The dissenters also disagreed with an effective presumption that persons in a vehicle would be holding each other's evidence or contraband.
Finally, the dissenters disagreed with elevating law-enforcement interests over privacy concerns and that the "two-step Fourth Amendment approach wherein the privacy and governmental interests at stake must be considered only if 18th-century common law 'yields no answer'" because nothing cited by the court mandated that approach and the court addressed the contemporary privacy interests involved. United States v.
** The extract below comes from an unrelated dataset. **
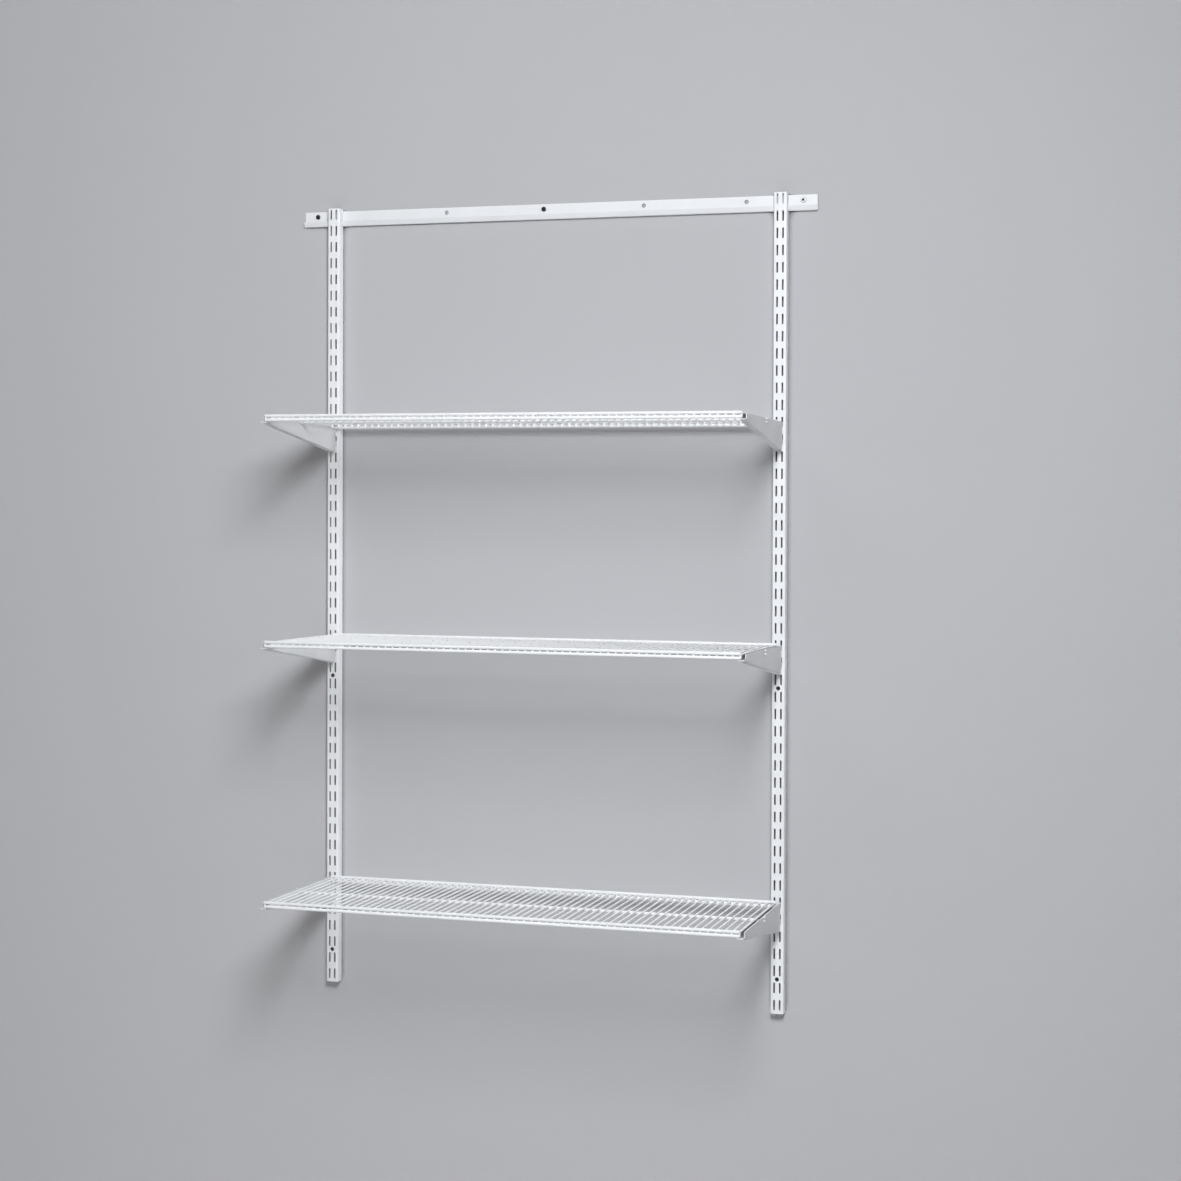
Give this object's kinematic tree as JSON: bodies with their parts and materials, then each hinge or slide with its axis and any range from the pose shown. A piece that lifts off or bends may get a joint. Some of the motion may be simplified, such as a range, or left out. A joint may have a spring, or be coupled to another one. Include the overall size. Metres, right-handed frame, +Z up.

Di Re[7] dictated that Carroll did not permit a search of a passenger in the absence of probable cause.
^Houghton, 143 L.Ed.2d at 415, quoting Ross, 456 U.S. at 820 n. 26:
It is noteworthy that the early legislation on which the Court relied in Carroll concerned the enforcement of laws imposing duties on imported merchandise... . Presumably such merchandise was shipped then in containers of various kinds, just as it is today. Since Congress had authorized warrantless searches of vessels and beasts for imported merchandise, it is inconceivable that it intended a customs officer to obtain a warrant for every package discovered during the search; certainly Congress intended customs officers to open shipping containers when necessary and not merely to examine the exterior of cartons or boxes in which smuggled goods might be concealed. During virtually the entire history of our country--whether contraband was transported in a horse-drawn carriage, a 1921 roadster, or a modern automobile--it has been assumed that a lawful search of a vehicle would include a search of any container that might conceal the object of the search.